Raytheon is the first to use automated fibre placement to produce pressurised aircraft fuselages from composites. The company's carbonfibre-fuselage Beechcraft Premier 1 light business jet was certificated in 2001 and the production process has been scaled up for the fuselage of super mid-size Hawker Horizon, scheduled for certification next year. Whereas Raytheon's 1980s-vintage Starship had an all-composite airframe, both the Premier and Horizon have metal wings, illustrating the trend for designers to select the material most appropriate to each application.

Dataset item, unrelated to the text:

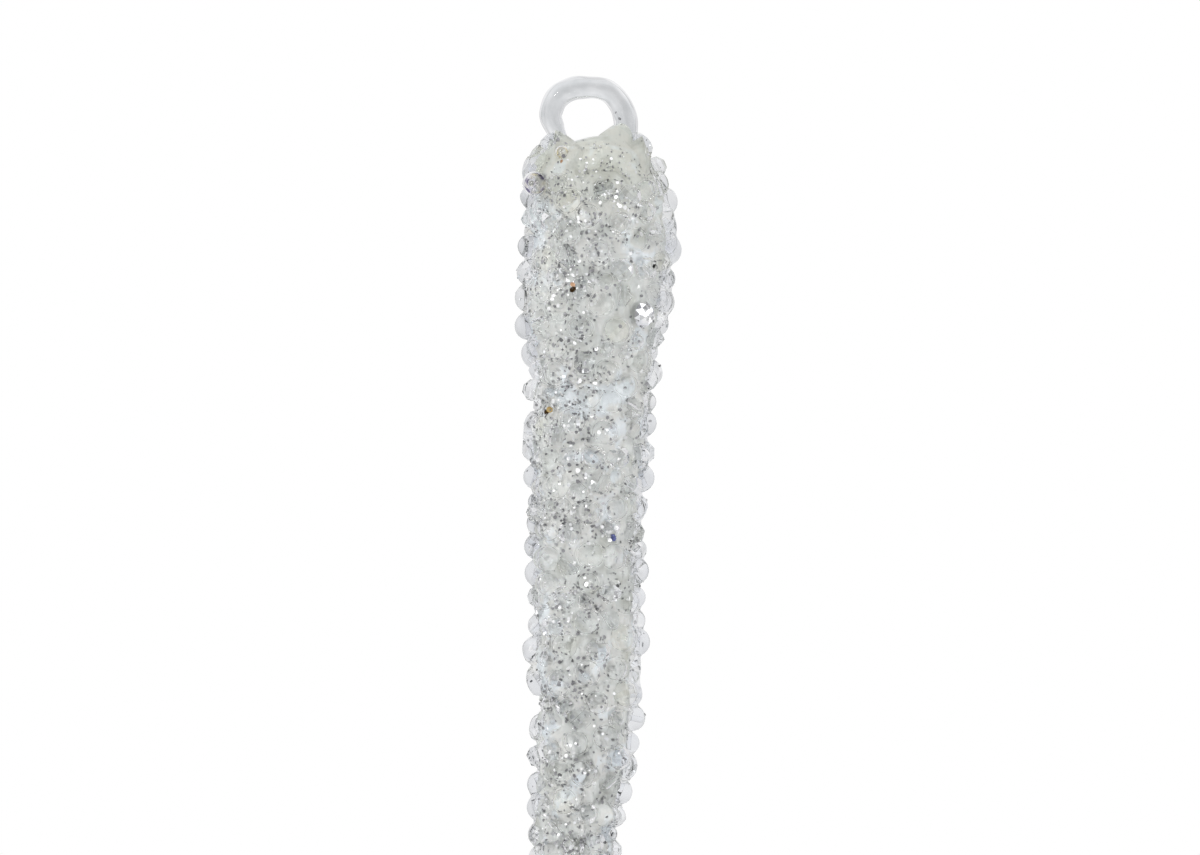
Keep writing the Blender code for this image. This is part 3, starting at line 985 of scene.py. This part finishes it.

Perhaps the biggest attraction of composites for designers is the ability to reduce parts count and simplify assembly by creating large "unitised" parts. The Premier 1 fuselage shell is produced in just two parts and that of the Horizon, while substantially larger, is only three. Boeing says final assembly of the 7E7 will take only three days, instead of 13-17 days for a 737 or 777, and will involve the mating of large fully equipped subassemblies provided "just in time" by risk-sharing partners.

Today, the most visible changes in how aircraft are built are taking place on the assembly line as the aviation industry applies lean-manufacturing techniques adapted from the automotive industry. Examples include the moving assembly lines introduced by Boeing for its AH-64 combat helicopters, F/A-18 fighters and several of its airliners. Such lines, although they may move almost imperceptibly at the low production rates all too common in the aircraft industry, serve to impose a discipline on the entire production process: parts have to be where they are needed when the are needed. Shortages and snags that stop the entire line must be resolved quickly. Through innovations like moving lines, aircraft manufacturing is leaving behind its lingering reputation as a labour-intensive cottage industry and moving into the new century.